La chanson la plus mélodique de l’album, Friend of a Friend est une descendante directe du groupe de Liverpool. Au couplet minimaliste qui coule comme du miel succède un passage en rupture suivi par une transformation orchestrale psychédélique des plus réussie. A la reprise, le morceau s’enrichit de manière extrêmement subtile et se termine d’abord presque à nu avant d’accueillir sur les dernières mesures une légère touche de cordes qui emmène le titre vers la lumière du dernier accord. Si l’on peut goûter avec Friend of a Friend le grand talent d’arrangeur de Jonny Greenwood qui sait tirer partie du London Contemporary Orchestra et des effets à sa disposition, on s’en délecte tout au long du disque, sa guitare se faufilant dans tous les registres, nourrie de jazz et de prog.
Under our Pillows est un bel exemple de composition complexe en trois parties.
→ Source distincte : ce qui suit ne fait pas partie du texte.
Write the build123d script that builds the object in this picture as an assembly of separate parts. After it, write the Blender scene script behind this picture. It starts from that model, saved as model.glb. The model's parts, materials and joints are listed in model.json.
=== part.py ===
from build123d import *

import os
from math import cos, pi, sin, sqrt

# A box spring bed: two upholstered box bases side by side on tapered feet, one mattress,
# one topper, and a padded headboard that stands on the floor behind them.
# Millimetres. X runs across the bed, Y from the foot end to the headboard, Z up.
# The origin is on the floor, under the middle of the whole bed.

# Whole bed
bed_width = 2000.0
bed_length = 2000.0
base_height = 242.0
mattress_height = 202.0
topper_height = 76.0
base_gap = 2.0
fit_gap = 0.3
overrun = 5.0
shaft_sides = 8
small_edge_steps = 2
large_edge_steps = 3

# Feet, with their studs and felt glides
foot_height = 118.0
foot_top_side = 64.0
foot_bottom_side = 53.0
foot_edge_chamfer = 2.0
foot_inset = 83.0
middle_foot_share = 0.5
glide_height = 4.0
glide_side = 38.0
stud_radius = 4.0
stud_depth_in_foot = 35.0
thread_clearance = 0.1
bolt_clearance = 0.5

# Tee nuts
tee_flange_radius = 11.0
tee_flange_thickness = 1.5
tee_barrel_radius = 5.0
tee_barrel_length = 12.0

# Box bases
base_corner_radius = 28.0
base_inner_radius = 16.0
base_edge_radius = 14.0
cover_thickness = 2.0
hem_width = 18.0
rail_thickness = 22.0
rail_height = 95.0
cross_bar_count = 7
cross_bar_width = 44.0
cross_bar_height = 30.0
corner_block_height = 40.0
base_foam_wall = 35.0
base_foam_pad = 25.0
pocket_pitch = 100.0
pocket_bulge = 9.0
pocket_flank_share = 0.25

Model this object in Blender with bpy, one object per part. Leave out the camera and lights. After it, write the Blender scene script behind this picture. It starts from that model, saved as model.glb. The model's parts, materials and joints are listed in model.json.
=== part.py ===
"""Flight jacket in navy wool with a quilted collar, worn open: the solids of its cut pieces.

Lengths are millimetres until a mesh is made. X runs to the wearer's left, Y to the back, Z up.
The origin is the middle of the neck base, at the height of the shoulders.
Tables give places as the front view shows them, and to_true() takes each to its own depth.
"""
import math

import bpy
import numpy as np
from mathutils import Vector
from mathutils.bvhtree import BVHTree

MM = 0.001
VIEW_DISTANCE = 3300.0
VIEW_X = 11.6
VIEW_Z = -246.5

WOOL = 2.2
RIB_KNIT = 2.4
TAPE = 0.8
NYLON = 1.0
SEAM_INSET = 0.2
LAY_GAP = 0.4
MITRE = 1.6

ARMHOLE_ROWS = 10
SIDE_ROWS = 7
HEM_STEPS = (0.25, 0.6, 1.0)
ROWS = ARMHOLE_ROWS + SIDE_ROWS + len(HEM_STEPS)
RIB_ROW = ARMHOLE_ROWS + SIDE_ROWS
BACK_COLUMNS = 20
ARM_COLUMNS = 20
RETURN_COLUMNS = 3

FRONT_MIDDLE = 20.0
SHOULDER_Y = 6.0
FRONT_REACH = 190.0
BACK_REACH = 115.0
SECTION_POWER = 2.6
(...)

Débutant sur un motif répétitif chaotique assez jazz-rock, elle bascule vers un passage envoutant digne du premier Genesis avant de se terminer en une forme de brume abstraite.
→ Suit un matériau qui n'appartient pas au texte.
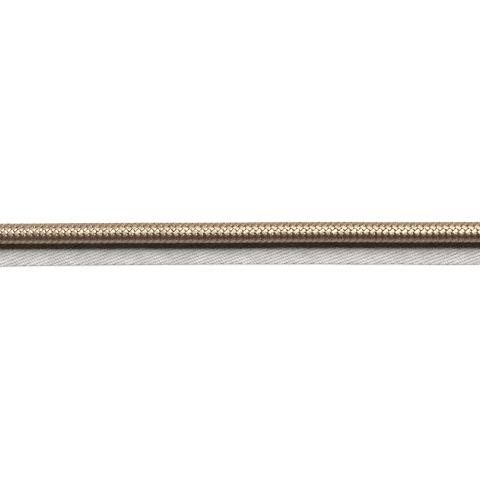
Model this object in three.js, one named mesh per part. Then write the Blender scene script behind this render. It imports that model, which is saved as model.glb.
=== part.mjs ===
// Silk lip cord: a braided silk cord sewn along a twill lip tape, a cut length lying flat.
// Millimetres. X runs along the cord, -Y towards the lip, +Z up from the surface it lies on.
// The origin is on the tape's underside, below the cord, at the middle of the length.

import * as THREE from "three";

// The braid: two sets of flat silk bundles that wind opposite ways, each over two and under two.
const BUNDLES = 24; // both sets together, and so the rows of crossings round the cord
const BRAID_REPEAT = 1.59; // along the cord, from one float to the next of a row
const REPEATS = 80;
const FIRST_ROW_TILT = THREE.MathUtils.degToRad(22.5); // from straight up towards +Y
const FLOAT_RELIEF = 0.22; // from a crossing's crown down to the hollow between crossings

// The whole length, and how the two pieces lie on each other.
const LENGTH = REPEATS * BRAID_REPEAT;
const CORD_RADIUS = 2.5;
const CORD_GAP = 0.3; // between the cord and the tape below it

// The tape's section.
const TAPE_THICKNESS = 1.0;
const SEAM_THICKNESS = 0.8; // under the cord, where the seam draws the tape in
const INNER_EDGE = 1.8; // hidden under the cord
const SEAM_SHOULDER = 1.5; // half the width of the drawn-in strip
const LIP_SHOULDER = -2.75; // the flat top of the lip starts here
const EDGE_BEVEL = 0.25;
const LIP_BEVEL = 0.3;

// The cord's centre line and radius, as unevenly as it lies.
const CORD_ROUTE = [
  { x: -LENGTH / 2, y: -0.35, radius: 2.46 },
  { x: -56, y: -0.32, radius: 2.47 },
  { x: -48, y: -0.28, radius: 2.48 },
  { x: -40, y: -0.22, radius: 2.49 },
  { x: -32, y: -0.17, radius: 2.5 },
  { x: -24, y: -0.14, radius: 2.5 },
  { x: -16, y: -0.13, radius: 2.5 },
  { x: -8, y: -0.12, radius: 2.5 },
  { x: 0, y: -0.08, radius: 2.5 },
  { x: 8, y: 0.01, radius: 2.5 },
  { x: 16, y: 0.05, radius: 2.5 },
  { x: 24, y: 0.06, radius: 2.5 },
  { x: 32, y: 0.05, radius: 2.5 },
  { x: 40, y: 0.0, radius: 2.5 },
  { x: 48, y: 0.03, radius: 2.5 },
  { x: 56, y: 0.05, radius: 2.5 },
  { x: LENGTH / 2, y: 0.06, radius: 2.5 },
];

// The lip's outer edge, as unevenly as it lies.
const LIP_EDGE = [
  { x: -LENGTH / 2, y: -8.68 },
  { x: -56, y: -8.54 },
  { x: -50, y: -8.41 },
  { x: -40, y: -8.36 },
  { x: -30, y: -8.24 },
  { x: -20, y: -8.17 },
  { x: -10, y: -8.1 },
  { x: 0, y: -8.06 },
  { x: 10, y: -8.06 },
  { x: 20, y: -8.02 },
  { x: 30, y: -8.12 },
  { x: 40, y: -8.06 },
  { x: 50, y: -8.2 },
  { x: 57, y: -8.16 },
  { x: LENGTH / 2, y: -8.1 },
];

const CORD_CENTRE_HEIGHT = SEAM_THICKNESS + CORD_GAP + CORD_RADIUS;
const TAPE_STEPS = 32; // sections along the tape

/** The value of one column of a table at x, read along straight lines between its rows. */
function tableValue(table, column, x) {
  let row = 1;
  while (row < table.length - 1 && table[row].x < x) {
    row += 1;
  }
  const from = table[row - 1];
  const to = table[row];
  const share = (x - from.x) / (to.x - from.x);
  return THREE.MathUtils.lerp(from[column], to[column], share);
}

/**
 * A closed solid through rings of equally many points, each ring running left-handed about +X.
 * foldRises says whether the face from that ring and side folds from this ring's own point up to
 * the next ring's next point, and not the other way.
 */
function loftedSolid(rings, foldRises = () => false) {
  const sides = rings[0].length;
  const positions = rings.flat().flatMap((point) => point.toArray());
  const triangles = [];
  for (let ring = 0; ring < rings.length - 1; ring += 1) {
    for (let side = 0; side < sides; side += 1) {
      const a = ring * sides + side;
      const b = ring * sides + ((side + 1) % sides);
      if (foldRises(ring, side)) {
        triangles.push(a, a + sides, b + sides, a, b + sides, b);
      } else {
        triangles.push(a, a + sides, b, b, a + sides, b + sides);
      }
    }
  }
  const lastRing = (rings.length - 1) * sides;
  for (let side = 1; side < sides - 1; side += 1) {
    triangles.push(0, side, side + 1);
    triangles.push(lastRing, lastRing + side + 1, lastRing + side);
  }
  const geometry = new THREE.BufferGeometry();
  geometry.setAttribute("position", new THREE.Float32BufferAttribute(positions, 3));
  geometry.setIndex(triangles);
  geometry.computeVertexNormals();
  return geometry;
}

/** Crossings of the two sets lie on every other point of the braid's grid of steps and rows. */
function isCrossing(step, row) {
  return (step + row) % 2 === 1;
}

/**
 * Rows 0 and 1 of each four are crossed by floats that fall towards -Y, rows 2 and 3 by floats
 * that rise. A face folds along its float, or between two rows of floats along the hollows.
 */
function braidFoldRises(step, row) {
  const isBetweenFloatRows = row % 2 === 1;
  return isBetweenFloatRows ? !isCrossing(step, row) : row % 4 === 2;
}

/** One ring of the cord: crossings of the two sets stand out, the corners between them lie back. */
function braidRing(step) {
  const x = -LENGTH / 2 + (step * BRAID_REPEAT) / 2;
  const centreY = tableValue(CORD_ROUTE, "y", x);
  const crownRadius = tableValue(CORD_ROUTE, "radius", x);
  const ring = [];
  for (let row = 0; row < BUNDLES; row += 1) {
    const tilt = FIRST_ROW_TILT + (row * 2 * Math.PI) / BUNDLES;
    const radius = isCrossing(step, row) ? crownRadius : crownRadius - FLOAT_RELIEF;
    const y = centreY + radius * Math.sin(tilt);
    const z = CORD_CENTRE_HEIGHT + radius * Math.cos(tilt);
    ring.push(new THREE.Vector3(x, y, z));
  }
  return ring;
}

function braidedCord() {
  const rings = [];
  for (let step = 0; step <= 2 * REPEATS; step += 1) {
    rings.push(braidRing(step));
  }
  const silk = new THREE.MeshStandardMaterial({ color: 0xb08d6d, roughness: 0.45, metalness: 0 });
  const mesh = new THREE.Mesh(loftedSolid(rings, braidFoldRises), silk);
  mesh.name = "braided_cord";
  return mesh;
}

/** One section of the tape: flat below, flat on the lip, drawn in along the seam below the cord. */
function tapeSection(step) {
  const x = -LENGTH / 2 + (step * LENGTH) / TAPE_STEPS;
  const lipY = tableValue(LIP_EDGE, "y", x);
  const seamY = tableValue(CORD_ROUTE, "y", x);
  const outline = [
    [lipY + EDGE_BEVEL, 0],
    [lipY, TAPE_THICKNESS / 2],
    [lipY + LIP_BEVEL, TAPE_THICKNESS],
    [LIP_SHOULDER, TAPE_THICKNESS],
    [seamY - SEAM_SHOULDER, SEAM_THICKNESS],
    [seamY + SEAM_SHOULDER, SEAM_THICKNESS],
    [seamY + INNER_EDGE, TAPE_THICKNESS / 2],
    [seamY + INNER_EDGE - EDGE_BEVEL, 0],
  ];
  return outline.map(([y, z]) => new THREE.Vector3(x, y, z));
}

function lipTape() {
  const sections = [];
  for (let step = 0; step <= TAPE_STEPS; step += 1) {
    sections.push(tapeSection(step));
  }
  const cotton = new THREE.MeshStandardMaterial({ color: 0xd6d3ce, roughness: 0.9, metalness: 0 });
  const mesh = new THREE.Mesh(loftedSolid(sections), cotton);
  mesh.name = "lip_tape";
  return mesh;
}

const group = new THREE.Group();
group.add(braidedCord(), lipTape());

export default group;
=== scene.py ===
import math

import bpy
import numpy as np
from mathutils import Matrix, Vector


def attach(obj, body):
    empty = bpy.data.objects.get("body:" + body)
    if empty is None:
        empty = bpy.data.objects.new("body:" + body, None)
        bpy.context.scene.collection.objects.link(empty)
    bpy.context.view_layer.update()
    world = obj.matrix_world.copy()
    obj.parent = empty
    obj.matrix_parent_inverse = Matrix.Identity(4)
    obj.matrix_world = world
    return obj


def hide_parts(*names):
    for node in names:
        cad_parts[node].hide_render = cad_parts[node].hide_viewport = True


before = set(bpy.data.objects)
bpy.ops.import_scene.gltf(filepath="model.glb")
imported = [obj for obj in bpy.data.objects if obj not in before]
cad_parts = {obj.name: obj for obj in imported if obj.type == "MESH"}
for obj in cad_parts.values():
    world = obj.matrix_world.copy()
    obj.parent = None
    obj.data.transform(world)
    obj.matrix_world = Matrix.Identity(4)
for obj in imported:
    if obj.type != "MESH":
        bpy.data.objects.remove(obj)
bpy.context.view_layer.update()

MM = 0.001

# Lengths are in millimetres and colours are linear, unless a comment says otherwise.
# X runs along the cord, -Y towards the lip, and +Z up from the surface the cord lies on.

# The cut length and its braid, as the solids have them.
BUNDLES = 24  # both sets together, and so the rows of crossings round the cord
BRAID_REPEAT = 1.59  # along the cord, from one float to the next of a row
REPEATS = 80
FLOAT_REPEAT = 4  # rows, from one float of a bundle to its next
FALLING_ROW = 0.5  # where the first float of the falling set has its middle
RISING_ROW = 2.5
FIRST_ROW_TILT = math.radians(22.5)  # from straight up towards +Y
ROW_TURN = 2 * math.pi / BUNDLES
STEP = BRAID_REPEAT / 2  # along the cord, while a bundle winds on by one row
STEPS = 2 * REPEATS
LENGTH = REPEATS * BRAID_REPEAT
CORD_CENTRE_HEIGHT = 3.6
TAPE_THICKNESS = 1.0
SEAM_THICKNESS = 0.8  # under the cord, where the seam draws the tape in
SEAM_SHOULDER = 1.5  # half the width of the drawn-in strip
INNER_EDGE = 1.8  # hidden under the cord
LIP_SHOULDER = -2.75  # the flat top of the lip starts here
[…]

La diversité est de mise sur Wall of Eyes. Ainsi, la chanson qui donne son titre à l’album nous fait voyager vers une étrange contrée Brésilienne et, une nouvelle fois, le matériau de base, métronomique et évoquant l’avancée d’une pendule, est enrichi par un extraordinaire travail sonore. Les arrangements classiques des cordes se mêlent à l’abstraction des autres instruments et effets.
Plus radical encore, le déstabilisant I Quit donne l’impression de se trouver dans un espace mouvant et difforme. La voix de Thom York s’y meut pourtant avec agilité, tel un équilibriste traçant sa ligne. Le chanteur trouve par ailleurs sur l’intégralité de Wall of Eyes le terrain idéal pour déployer des registres divers, nuançant son propos, usant de son falsetto avec aisance, passant du staccato aux ondulations. Si l’on a beaucoup parlé des arrangements, le timbre particulier de York participe grandement à la couleur du disque. C’est encore le cas sur le dernier titre, You Know Me !, où la voix se pose sur un piano, et tous deux se retrouvent alors enrobés d’un étrange brouillard.